Scottish Construction Collateral Warranties: Timeless, Or On Borrowed Time?

Third party rights in Scotland have potential, but will collateral warranties ever really be on borrowed time?

I read in the news recently that the average adult spends five hours and 35 minutes each month queuing; which got me thinking, as a construction lawyer - how many hours a month do I spend procuring collateral warranties?

Procuring warranties can be very time consuming and expensive, so there was much interest when The Contracts (Third Party Rights) (Scotland) Act 2017 (the “Act”) came in to force a few weeks ago.

The Act consolidates a previously ambiguous area of Scots law, and makes it easier for parties to transfer rights to third parties without the need for a separate contract, such as a collateral warranty.

Third party rights can now be granted by reliance on a schedule setting out largely the same information as you would find in a collateral warranty such as an express duty of care and the grant of a copyright licence. Employers/developers can now enjoy the efficiencies and cost savings that come with just one schedule to negotiate. Potentially, this is a big time saver.

In practice though, has the Act really provided the change that so many of us were hoping for? 

Here are three reasons collateral warranties may stand the test of time:

  1. Step-in Provisions

    Funders commonly seek the right to step-in to construction contracts as a means of protecting their investment.  Along with rights, step-in provisions create obligations for the funder (eg. payment obligations), and obligations cannot be transferred to a third party via a third party rights schedule. We expect that funders may therefore continue to prefer collateral warranties.
  2. Loss of Rights to Adjudicate

    There are limited scenarios (not discussed here) in which collateral warranties could grant a third party beneficiary the right to adjudicate.

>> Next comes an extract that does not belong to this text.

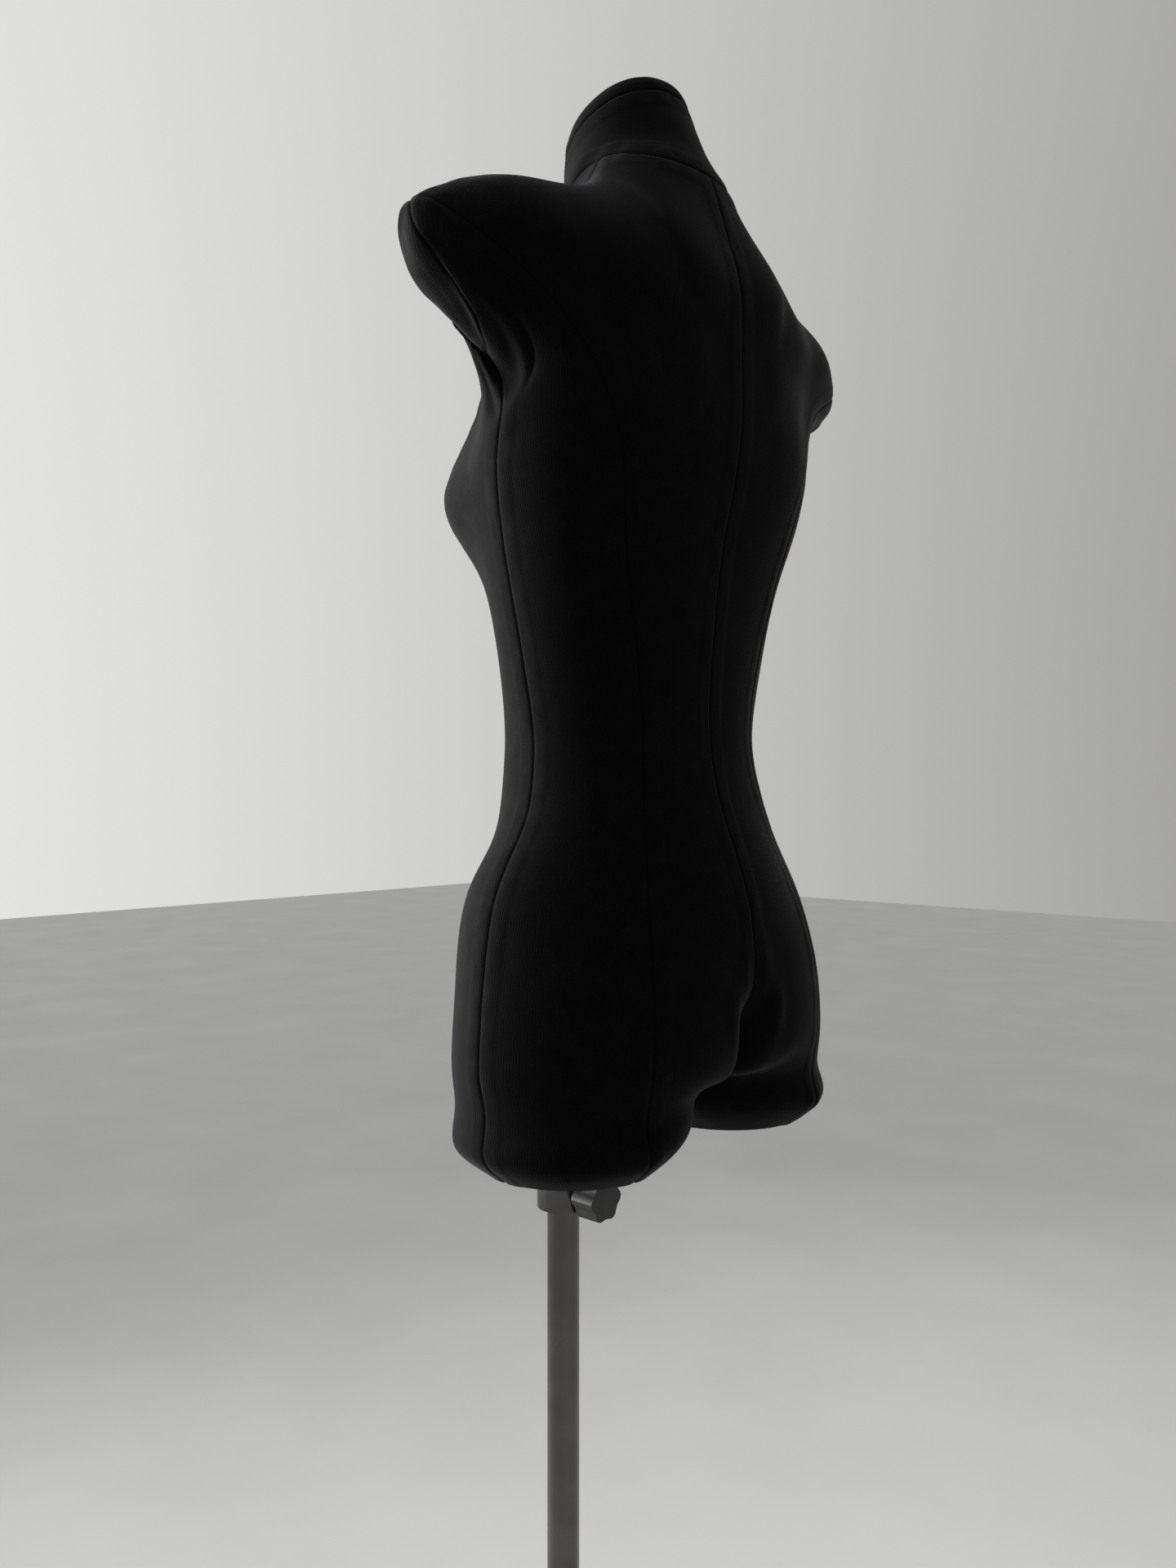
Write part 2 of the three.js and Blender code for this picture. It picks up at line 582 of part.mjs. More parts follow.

This is a divisive point of law. The decision in Parkwood Leisure Ltd v Laing O’Rourke Wales and West Ltd [2013] EWHC 2665 (TCC) overturned the presumption that a collateral warranty was not a “construction contract” for the purposes of the Housing, Grants and Regeneration Act 1996. As the statutory right to adjudicate flows from having a construction contract, it follows that a collateral warranty could offer third party beneficiaries the benefits of adjudication.

    Conversely, it’s doubtful that a beneficiary could raise an adjudication using third party rights granted under the main contract. Statutory rights to adjudicate are granted to the parties to a construction contract. A third party is defined in the Act as “a person who is not a party to the contract”. This has not been tested in the Scottish courts however.

    In reality, the range of circumstances whereby a third party beneficiary could have adjudication rights via its collateral warranty are narrow. Nevertheless, we anticipate that there will be some resistance to third party rights arising from this issue.
  3. Market Expectation

    Third party rights are not a new concept in Scottish construction contracts. The SBCC suite already contains schedules of third party rights. Yet these are rarely used.  Perhaps, because some parties prefer the security of having a physical collateral warranty.

    So far we’ve seen little uptake of third party rights - but it is early days. It’s understandable that third party beneficiaries may favour the tried and tested route, but in time the efficiencies and cost-benefits of third party rights may be sufficient to overcome long-established practices.

Will I still be spending hours every month negotiating collateral warranties? Will third party rights prevail? Only time will tell.